Écrivant cela, on veut rappeler une autre dimension du Tableau qui est, aussi, mise en partage d’expériences géographiques – au pluriel donc – des lieux. Le Tableau parle, au-delà du contexte qui est le sien, à qui veut bien prêter l’oreille. En effet, l’individu doit négocier sa propre voie dans un « débat avec des formes », non seulement littéraires, mais aussi avec « des formes d’existences » (Macé), et l’on pourrait ajouter avec des formes d’aménagement. Les genres de vie, dans leur diversité, peuvent être compris comme autant de possibilités d’être et de faire avec une matière géographique. De sorte qu’on peut voir le Tableau comme une ressource commune, un réservoir d’expériences, de possibles existentiels que la lecture nous permet d’intérioriser pour, comme le dirait à nouveau Macé (Idem : 184) « essayer d’autres façons de répondre à la vie, ou même de changer de vie », pour en apprécier la résonance en soi-même, mais aussi dans un dialogue avec les autres, ouvert, en devenir. Il y a là comme un rappel de/à la contingence du monde.

Il s’agit alors de revenir au Tableau, non pas comme à un texte sacré (au sens où l’on veut généralement signifier par-là, fermé à l’interprétation), mais comme à une occasion renouvelée de (re)découvrir un type de lecture, propice à la mobilisation du corps et de l’âme, valorisant l’esprit comme l’émotion parce qu’au fond, c’est bien comme cela que nous habitons les uns avec les autres ; parcourir le Tableau afin de se (re)saisir d’un texte capable d’instaurer un type de regard intelligent et sensible, intelligent parce que sensible.

Enfin, lire, c’est lire « avec » et reconnaître sa dette envers d’autres lecteurs, nombreux à vrai dire, qui ont ouvert, parfois bien longtemps avant soi, des voies/voix à la compréhension des textes.
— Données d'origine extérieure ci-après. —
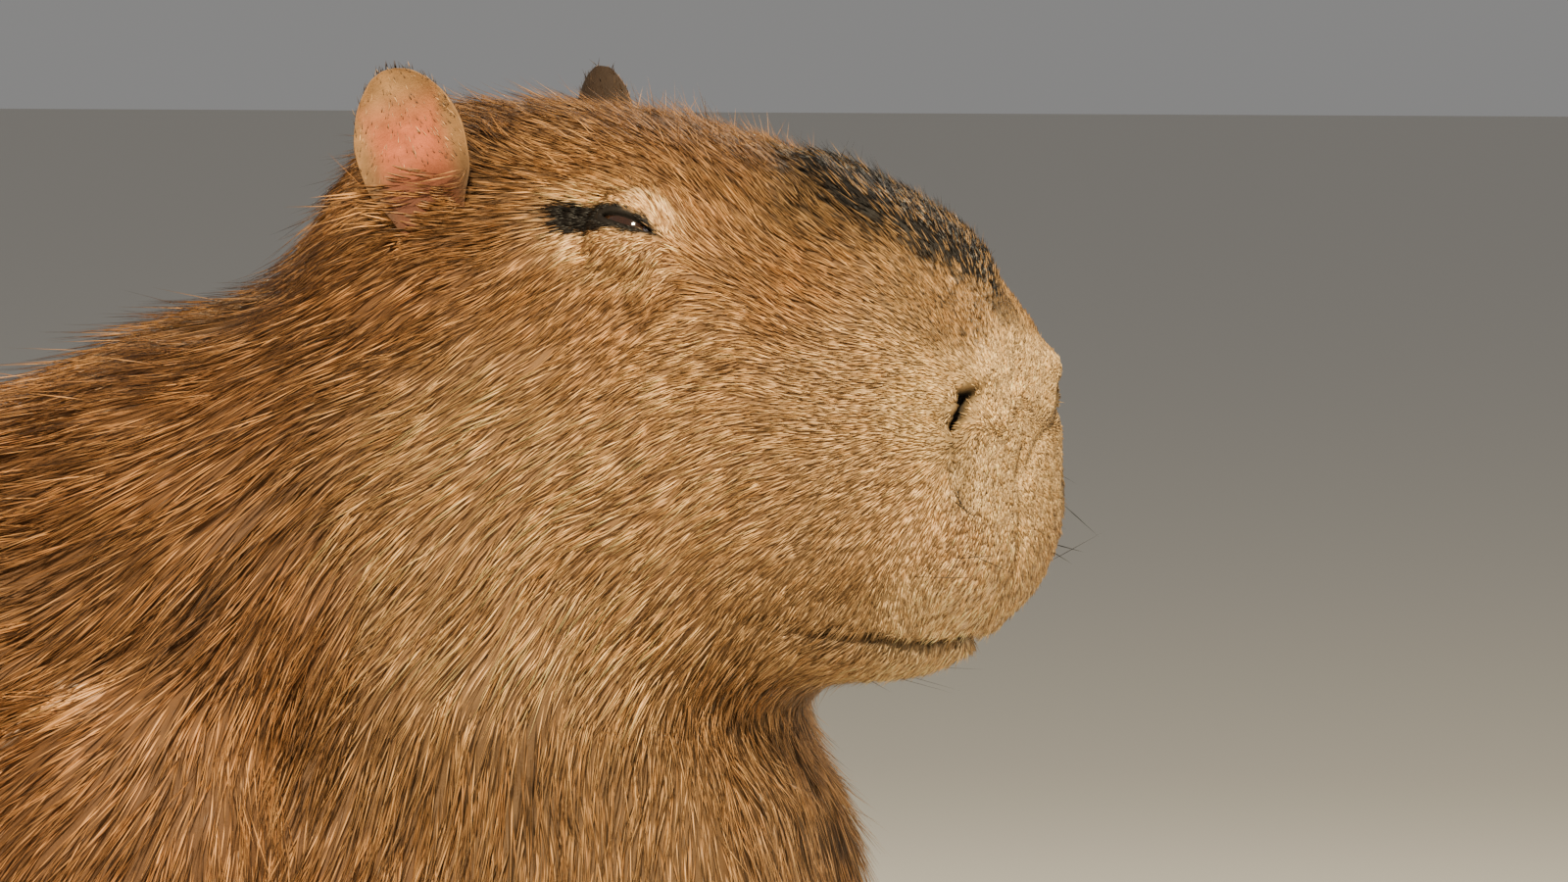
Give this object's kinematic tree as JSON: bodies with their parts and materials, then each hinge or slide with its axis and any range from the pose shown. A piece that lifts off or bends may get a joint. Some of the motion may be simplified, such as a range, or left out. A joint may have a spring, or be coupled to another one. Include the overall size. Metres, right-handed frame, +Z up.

Ce qui est important ici, c’est donc la force d’appel de ce texte, à l’instar d’autres grands textes. Macé écrit (2011 : 216) à propos de Barthes se décrivant lecteur de Marcel Proust : « Le mot (et l’image ?) m’emporte avec cette idée que je vais faire quelque chose avec : c’est le frémissement d’un faire futur, quelque chose comme un appétit ».

Alors, peut commencer une « autre » grande promenade.